◆ Given problem
Reproduce precisely the lines between the start of the data below and the line with "from math import cos, exp, radians, sin, sqrt", both included.
▬▬▬
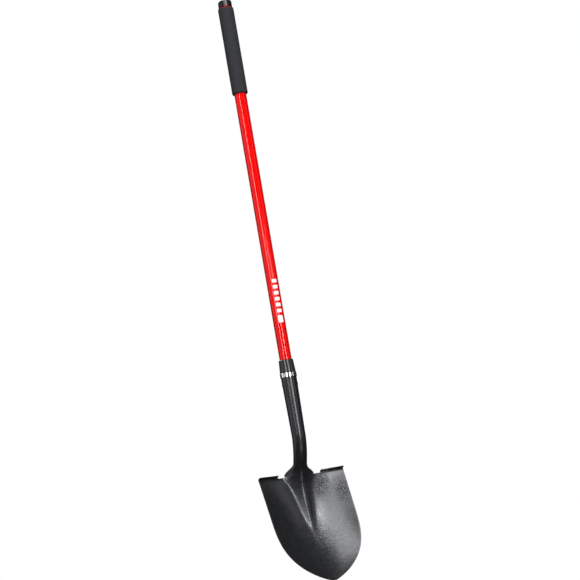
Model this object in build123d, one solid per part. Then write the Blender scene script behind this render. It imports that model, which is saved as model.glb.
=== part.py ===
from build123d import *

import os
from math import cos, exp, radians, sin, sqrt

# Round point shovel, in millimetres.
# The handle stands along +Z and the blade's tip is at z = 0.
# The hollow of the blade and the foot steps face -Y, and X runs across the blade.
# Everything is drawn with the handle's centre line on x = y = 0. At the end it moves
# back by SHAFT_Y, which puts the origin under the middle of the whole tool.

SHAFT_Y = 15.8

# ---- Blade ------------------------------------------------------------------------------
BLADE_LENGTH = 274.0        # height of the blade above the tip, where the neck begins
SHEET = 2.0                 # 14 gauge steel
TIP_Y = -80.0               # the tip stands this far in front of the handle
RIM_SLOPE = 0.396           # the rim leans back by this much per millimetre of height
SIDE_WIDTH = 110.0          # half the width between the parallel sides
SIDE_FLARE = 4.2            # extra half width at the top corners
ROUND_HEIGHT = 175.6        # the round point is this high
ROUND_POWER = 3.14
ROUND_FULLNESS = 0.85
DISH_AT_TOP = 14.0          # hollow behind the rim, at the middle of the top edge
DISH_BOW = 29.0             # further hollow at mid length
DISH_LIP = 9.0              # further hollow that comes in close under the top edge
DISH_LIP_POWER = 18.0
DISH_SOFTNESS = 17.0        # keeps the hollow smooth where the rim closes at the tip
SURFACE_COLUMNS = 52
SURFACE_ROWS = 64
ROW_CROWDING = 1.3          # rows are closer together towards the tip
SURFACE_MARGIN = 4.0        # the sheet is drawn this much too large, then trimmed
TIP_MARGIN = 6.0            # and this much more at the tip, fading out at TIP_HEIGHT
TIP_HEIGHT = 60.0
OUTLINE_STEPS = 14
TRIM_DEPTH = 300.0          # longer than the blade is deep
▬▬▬
◆ Written answer
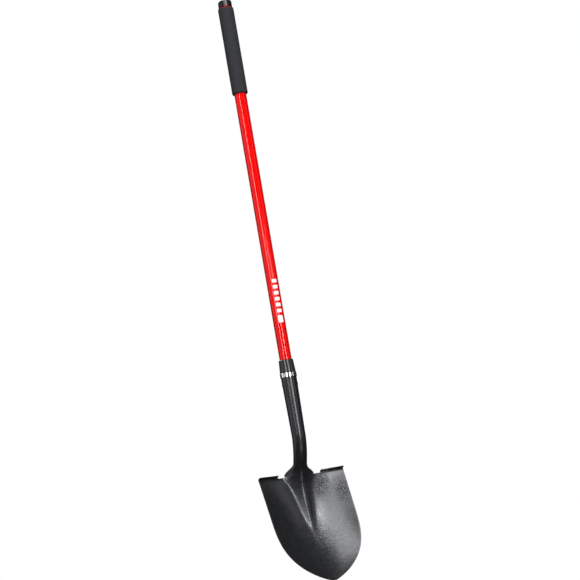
Model this object in build123d, one solid per part. Then write the Blender scene script behind this render. It imports that model, which is saved as model.glb.
=== part.py ===
from build123d import *

import os
from math import cos, exp, radians, sin, sqrt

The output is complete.